Before moving on to the NCAA tournament, Le Moyne had a home game with archrival Siena, and a win would clinch at least a tie for the MECAA title. An Iona home loss against Saint Peter's that same night coupled with a Dolphins victory would give Le Moyne the MECAA championship outright. The Peacocks did their part, beating the Gaels, 67–57. Although the Dolphins were less efficient on offense than they had been in recent home games, they recorded their 20th consecutive home victory, 61–48, over the Indians to win the MECAA crown outright. However, the win came at a great cost. Early in the game, Dolphins captain and leading scorer, Dick Lynch, collided with Jim Mannix of Siena and twisted his ankle. Lynch was removed from the game but returned and played until only 30 seconds remained, leaving to a thunderous ovation that lasted several minutes. Siena coach Dan Cunha walked over to the Le Moyne bench to congratulate Lynch on a fine collegiate career. Later, it was learned that the ankle injury would impair Lynch's ability to participate in the NCAA tournament. Despite playing through the injury, Lynch had a game-high 18 points on 8-for-12 shooting in the final home game of his collegiate career. Bill Ray returned to action after missing three games with an ankle injury. The Dolphins shot 44% from the field, while holding the Indians to a 32% clip. The win gave Le Moyne 32 all-time victories over University Division/major programs.

The 1960 NCAA tournament's Northeast Regional was hosted by St. Michael's in Burlington, Vermont, as it had been the previous year. It was there that the Dolphins met Saint Anselm in the regional semifinals on March 3. Le Moyne and Saint Anselm had coincidentally been scheduled to play each other in Syracuse on March 1, but the teams cancelled the game when they were matched up in the tournament. Playing without Dick Lynch, the Dolphins missed their first nine shots from the field and fell behind early, 10–1. The Hawks stretched the lead to 24–13, and junior Chuck Sammons was called for his fourth personal foul with eight minutes to play in the first half. The Burlington Memorial Auditorium erupted in cheers from all sides, when coach Tommy Niland replaced Sammons with Lynch, who was clearly hobbled and in obvious pain. Two minutes later, Lynch was taken out of the game. A Dolphins flurry led by Bill Stanley, who had 22 points and 14 rebounds in the game, in the final minute of the first half cut the Saint Anselm lead to seven points. Sammons, who finished with 10 points, finally fouled out with eight minutes to play, and John Caveny was disqualified three minutes later with the Dolphins trailing, 76–69. Stanley drew his fifth foul with two minutes to go. Saint Anselm controlled the final five minutes of the game to put away an 88–75 victory. The Dolphins and their fans were left to wonder what could have been had Lynch been healthy.

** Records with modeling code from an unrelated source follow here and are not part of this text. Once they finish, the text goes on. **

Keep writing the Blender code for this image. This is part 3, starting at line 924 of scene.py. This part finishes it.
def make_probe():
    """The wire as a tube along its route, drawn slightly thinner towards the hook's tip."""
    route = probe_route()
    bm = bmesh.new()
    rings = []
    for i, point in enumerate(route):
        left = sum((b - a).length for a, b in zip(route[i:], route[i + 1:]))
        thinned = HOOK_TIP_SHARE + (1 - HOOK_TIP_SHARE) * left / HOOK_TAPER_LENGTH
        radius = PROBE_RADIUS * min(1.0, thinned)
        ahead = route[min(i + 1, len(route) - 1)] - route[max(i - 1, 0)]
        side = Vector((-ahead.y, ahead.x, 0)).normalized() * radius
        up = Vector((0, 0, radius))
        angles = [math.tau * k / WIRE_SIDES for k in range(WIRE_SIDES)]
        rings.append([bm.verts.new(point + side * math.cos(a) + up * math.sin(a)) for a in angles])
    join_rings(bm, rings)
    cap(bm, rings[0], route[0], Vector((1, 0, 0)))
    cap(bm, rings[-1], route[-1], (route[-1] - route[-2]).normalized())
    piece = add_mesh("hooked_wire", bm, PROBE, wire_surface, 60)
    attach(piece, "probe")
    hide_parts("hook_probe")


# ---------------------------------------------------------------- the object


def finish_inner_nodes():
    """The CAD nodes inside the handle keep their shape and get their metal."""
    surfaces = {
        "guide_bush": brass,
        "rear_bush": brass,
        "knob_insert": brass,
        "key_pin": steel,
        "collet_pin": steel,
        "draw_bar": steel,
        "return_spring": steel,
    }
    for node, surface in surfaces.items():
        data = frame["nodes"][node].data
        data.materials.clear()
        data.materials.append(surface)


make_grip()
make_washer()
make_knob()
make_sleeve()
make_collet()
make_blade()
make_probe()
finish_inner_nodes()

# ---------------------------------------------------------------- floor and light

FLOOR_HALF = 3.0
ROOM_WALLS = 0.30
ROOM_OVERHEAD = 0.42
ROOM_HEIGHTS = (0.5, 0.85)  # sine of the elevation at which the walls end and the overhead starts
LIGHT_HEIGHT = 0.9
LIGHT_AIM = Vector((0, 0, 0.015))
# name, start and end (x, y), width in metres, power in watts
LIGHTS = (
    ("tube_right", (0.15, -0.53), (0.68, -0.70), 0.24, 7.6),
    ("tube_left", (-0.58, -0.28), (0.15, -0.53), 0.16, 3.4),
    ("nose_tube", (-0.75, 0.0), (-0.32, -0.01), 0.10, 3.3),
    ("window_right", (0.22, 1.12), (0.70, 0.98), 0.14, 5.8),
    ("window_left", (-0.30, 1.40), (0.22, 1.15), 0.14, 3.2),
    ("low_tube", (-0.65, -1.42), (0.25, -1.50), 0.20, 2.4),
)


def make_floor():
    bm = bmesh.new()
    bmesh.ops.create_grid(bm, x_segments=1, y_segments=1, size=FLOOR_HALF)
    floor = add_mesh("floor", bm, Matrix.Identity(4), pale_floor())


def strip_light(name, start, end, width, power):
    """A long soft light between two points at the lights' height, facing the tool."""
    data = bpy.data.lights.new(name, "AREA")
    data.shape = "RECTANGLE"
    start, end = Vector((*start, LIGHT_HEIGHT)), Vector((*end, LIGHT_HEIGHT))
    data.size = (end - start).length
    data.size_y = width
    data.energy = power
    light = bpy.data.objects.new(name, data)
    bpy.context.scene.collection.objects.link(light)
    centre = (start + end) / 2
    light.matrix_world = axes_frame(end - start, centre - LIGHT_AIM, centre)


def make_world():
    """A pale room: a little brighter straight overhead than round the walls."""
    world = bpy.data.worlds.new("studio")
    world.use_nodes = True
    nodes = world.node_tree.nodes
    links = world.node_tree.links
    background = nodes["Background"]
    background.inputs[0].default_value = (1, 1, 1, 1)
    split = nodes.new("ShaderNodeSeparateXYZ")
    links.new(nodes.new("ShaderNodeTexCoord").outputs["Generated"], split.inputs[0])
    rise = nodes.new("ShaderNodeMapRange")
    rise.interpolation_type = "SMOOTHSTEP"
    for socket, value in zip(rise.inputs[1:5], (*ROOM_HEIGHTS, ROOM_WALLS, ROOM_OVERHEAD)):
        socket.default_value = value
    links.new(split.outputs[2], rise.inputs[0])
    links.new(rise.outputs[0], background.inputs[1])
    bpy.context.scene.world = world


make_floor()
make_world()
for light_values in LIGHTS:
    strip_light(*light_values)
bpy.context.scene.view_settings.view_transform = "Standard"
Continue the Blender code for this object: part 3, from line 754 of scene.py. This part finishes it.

The following night, the Dolphins lost the regional third-place game to Assumption, 94–68, to finish fourth in the region. Bill Stanley had 20 points in the consolation game and was named to the All-Regional second team. Injured Dolphins captain Dick Lynch did not dress for the game. Junior Frank Graziadei scored his first points of the season in the consolation game. Junior Dave Rose got more playing time than he had in any previous game of the season and scored eight points to the delight of his parents, who made the trip. Adding insult to injury, head coach Tommy Niland's overcoat was stolen during the loss to Assumption. The Dolphins finished the season 13–5 in collegiate contests. Le Moyne was 4–1 against University Division opponents and 9–4 versus College Division foes.

Le Moyne's head coach, Tommy Niland, was unanimously chosen as 1960 MECAA coach of the year. Niland was also named Catholic small college coach of the year. Dick Lynch was named a MECAA All-Star, a first-team Eastern College Athletic Conference (ECAC) small college All-Star and a second-team Catholic small college All-Star. John Caveny and Bill Stanley were both named All-MECAA second team. The 1959–60 Dolphins were inducted into the Le Moyne College Athletic Hall of Fame as a team in 2011.